Escaping non-privileged containers
Finally, in this blog, the author shows that the release agent exploit is not limited to privileged containers, but requires only that 1) we run as root inside the container; 2) we run the container with SYS_ADMIN capability; 3) the container has no AppArmor profile or generally allows the mount syscall and 4) The cgroup v1 virtual filesystem must be mounted read-write inside the container.
To demonstrate this version of the attack, we start by running the Docker container with the required parameters
docker run --rm -it --cap-add=SYS_ADMIN --security-opt apparmor=unconfined ubuntu bash
We then run the same commands from the first scenario inside this newly created container:
The trace that is captured looks almost identical to the first one we explored above, although this time, the container has been run with SYS_ADMIN capabilities and is not run as privileged.

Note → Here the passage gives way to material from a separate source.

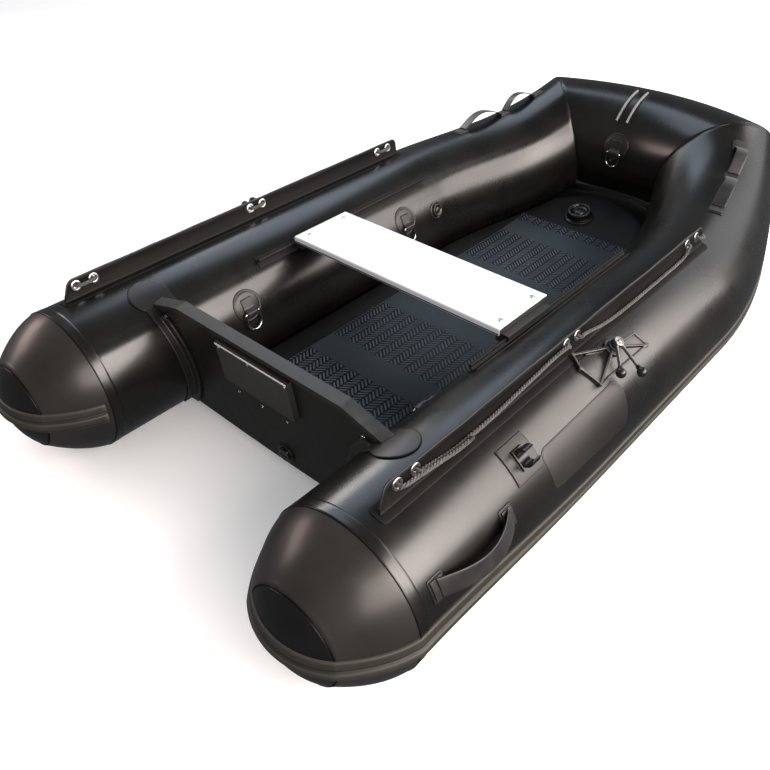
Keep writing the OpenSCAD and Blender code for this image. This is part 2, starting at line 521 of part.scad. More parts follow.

Non-privileged container breakout
In this post, we explored three different container breakouts based on the cgroups release_agent feature for both privileged and non-privileged pods/containers. Using eBPF and Spyderbat, we’ve been able to visualize what these exploits look like at the Kernel level, by chaining together the events into traces that show the attacks both pre and post breakout. Together, they show that this remains a powerful technique for escalating privileges in container based environments, and that continuous monitoring, detection and response mechanisms must be in place to both recognize and stop such breakouts, in addition to ongoing preventative measures.